On October 30, 1995, a jury was selected in this case in a courtroom at the Crisp County Courthouse. After the selection of the jury, but prior to the commencement of opening statements, the trial court announced the trial would be moved to the Crisp County Law Enforcement Center because the Crisp County Courthouse was presently under renovation and the noise level was unbearable. The defendant objected and argued that the courtroom at the Law Enforcement Center was too small, did not have a bar or jury box, and contained a metal door which led to the jail portion of the facility. The defendant further objected to the trial being conducted in a detention center which had razor wire fence around a portion of the premises. The trial judge stated that all jury trials had been held in *781the Law Enforcement Center courtroom prior to the present courthouse being built, and that courtroom was still frequently used for trial. The trial judge also went on to state that (1) the door in the courtroom which led to the jail portion of the center would not be in use during the trial; (2) a bench and bar, as well as a jury box, were present in that courtroom; and (3) the furnishings were similar to the furnishings in the courtrooms in the courthouse.

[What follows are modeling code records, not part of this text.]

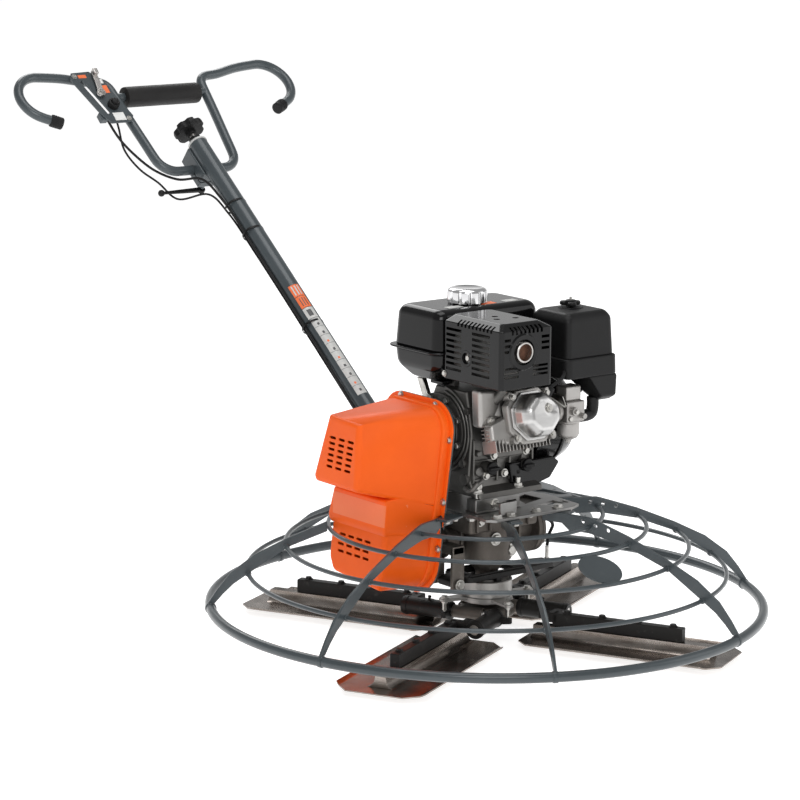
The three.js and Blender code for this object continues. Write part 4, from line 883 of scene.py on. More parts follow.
def crankcase():
    """The block with its ribs, its bearing boss round the crankshaft and the bosses on its front."""
    outline = [(-100, 317.5), (-100, 329), (-72, 337), (-62, 360), (-70, 452), (-52, 540), (52, 540),
               (66, 512), (112, 482), (128, 440), (124, 336), (134, 329), (134, 317.5)]
    parts = [prism("x", outline, (-104, 70), bevel=5, steps=3)]
    for radius, x, edge, sides in ((76, (-110, -100), 3, 72), (62, (-114, -108), 2, 72),
                                   (34, (-126, -110), 2, 48)):
        parts.append(rod("x", radius, x, CRANK, edge, sides))
    parts += [box((x - 2.5, x + 2.5), (-74, -58), (345, 440), 1.5) for x in (-98, -34, 0, 34, 62)]
    parts += [box((-100, 66), (-70, -58), (z - 2, z + 2), 1.2) for z in (352, 392)]
    parts.append(prism("y", rounded((-64, 44), (396, 440), 12), (-84, -62), bevel=3))
    parts += [box((x - 3, x + 3), (100, 128), (345, 438), 1.5) for x in (-90, -40, 10, 55)]
    parts += [tube([(-107, *at) for at in arc(*CRANK, r, 100, 244, 8)], 2.6, 10) for r in (84, 94)]
    right = ((13, (-52, 352)), (9, (-44, 386)), (11, (96, 352)), (8, (-56, 500)))
    parts += [rod("x", r, (-110, -96), at, 2, 32) for r, at in right]
    front = ((10, (-88, 372)), (7, (-88, 410)), (9, (52, 410)))
    parts += [rod("y", r, (-80, -60), at, 2, 32) for r, at in front]
    parts.append(tube([(-112, -60, 336), (-116, -78, 334), (-118, -92, 338), (-112, -100, 350),
                       (-96, -96, 356)], 5, 14))
    parts += [rod("x", 8, (-112, -100), at, 1, 20) for at in CRANK_BOSSES]
    parts += [box((x, x + 14), (14, 50), (538, 551.5), 1) for x in (-84, 52)]
    parts.append(box((20, 34), (96, 146), (470, 484), 1.5))
    parts.append(rod("y", 13, (-90, -60), (-62, 378), 2, 32))
    parts.append(rod("y", 13, (-86, -60), (38, 372), 2, 32))
    parts.append(rod("y", 9, (-76, -60), (-90, 340), 1.5, 24))
    return parts


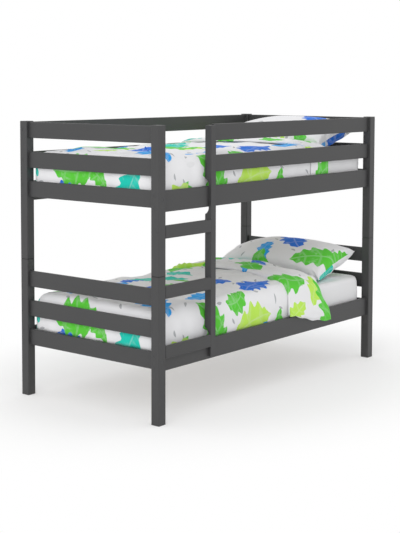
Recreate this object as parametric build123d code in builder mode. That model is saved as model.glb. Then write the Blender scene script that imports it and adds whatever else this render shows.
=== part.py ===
# Bunk bed: two single beds stacked post on post, a bolted ladder, slatted bases and bedding.
# Millimetres. X runs from the foot end to the pillow end, Y from the ladder side to the back
# and Z up. The origin is on the floor, under the middle of the bed.
from build123d import *
import os
from math import acos, cos, radians, sin

os.makedirs("parts", exist_ok=True)

# The mattress that the bed is made for, and the room round it
mattress_length = 1900
mattress_width = 900
mattress_thickness = 150
end_play = 5
side_play = 6

# Posts, in two halves that stack
post_size = 52
post_edge_ease = 3
post_end_chamfer = 1.5
half_height = 735
pin_diameter = 10
pin_length = 80
pin_play = 0.2
pin_end_room = 1

# Rails
rail_thickness = 18
rail_height = 85
side_rail_height = 105
rail_edge_ease = 2.5

# Heights of the rails in each bed, from that bed's own feet
lower_side_level = 262.5
upper_side_level = 311
lower_first_rail = 273
upper_first_rail = 332
low_rail_gap = 70
top_rail_gap = 73.5

# Stub tenons on the end rails
tenon_thickness = 10
tenon_shoulder = 12
tenon_length = 16
tenon_play = 0.15
tenon_end_room = 1

# Connector bolts through the posts into the side rails
bolt_diameter = 6
bolt_head_diameter = 15
bolt_head_thickness = 2
bolt_head_sink = 0.5
bolt_spacing = 62
bolt_reach = 40
bolt_play = 0.3
barrel_nut_diameter = 10
barrel_nut_length = 15
barrel_nut_inset = 30
barrel_nut_play = 0.1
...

“OCGA § 15-6-18 (a) contemplates that cases tried at places other than at a courthouse shall be valid. A verdict returned in the superior court by a jury sitting in a building, located at the county site, which has been provided by the proper county authorities as the place for holding that term of such court, is not void.” (Citations and punctuation omitted.) Pittman v. State, 196 Ga. App. 864 (397 SE2d 302) (1990); see OCGA § 15-6-18 (a); Davis v. State, 240 Ga. 763, 765 (243 SE2d 12) (1978); Cook v. State, 119 Ga. 108 (3) (46 SE 64) (1903). There is nothing within the wording of OCGA § 15-6-18 (a) which requires that an alternative place for holding court other than the county courthouse be designated the place for holding the court “by some formal order or resolution and to give timely notice of the place provided by advertisement or in some other public and formal manner.” (Punctuation omitted.) Cook v. State, supra at 112. “The statute simply declares that it shall be lawful to hold the court ‘at such place or places as the proper county authorities . . . may from time to time provide for such purpose.’” (Emphasis in original.) Id. There has been no showing that the Crisp County Law Enforcement Center was not located in the county site of Crisp County or that such facility “had not been provided by the proper county authorities as a place for holding that term of the Superior Court of [Crisp] County.” Pittman v. State, supra at 864 (2). Further, there has been “no showing that the trial itself was conducted in a manner not befitting a judicial body.” Davis v. State, supra at 765 (2).

“Under the Sixth Amendment, in order for [a defendant] to establish the denial of his right to an impartial jury, he must show either (a) actual juror partiality or (b) circumstances inherently prejudicial to that right.” (Citations and punctuation omitted; emphasis in original.) Jones v. State, 157 Ga. App. 163, 164 (276 SE2d 674) (1981). No such showing has been made in this case. “[T]he [defendant has] not shown that the challenged practice was so inherently prejudicial as to pose an unacceptable threat to [the] defendant’s right to a fair trial.” (Citation and punctuation omitted.) Chancey v. State, 256 Ga. 415, 435 (349 SE2d 717) (1986). We find no error.

Judgment affirmed.

McMurray, P. J., and Blackburn, J., concur. *782Decided March 31, 1998. John W. Sherrer, Jr., for appellant. John C. Pridgen, District Attorney, Denise D. Fachini, Assistant District Attorney, for appellee.

Jackson v. Denno, 378 U. S. 368 (84 SC 1774, 12 LE2d 908) (1964).

Miranda v. Arizona, 384 U. S. 436 (86 SC 1602,16 LE2d 694) (1966).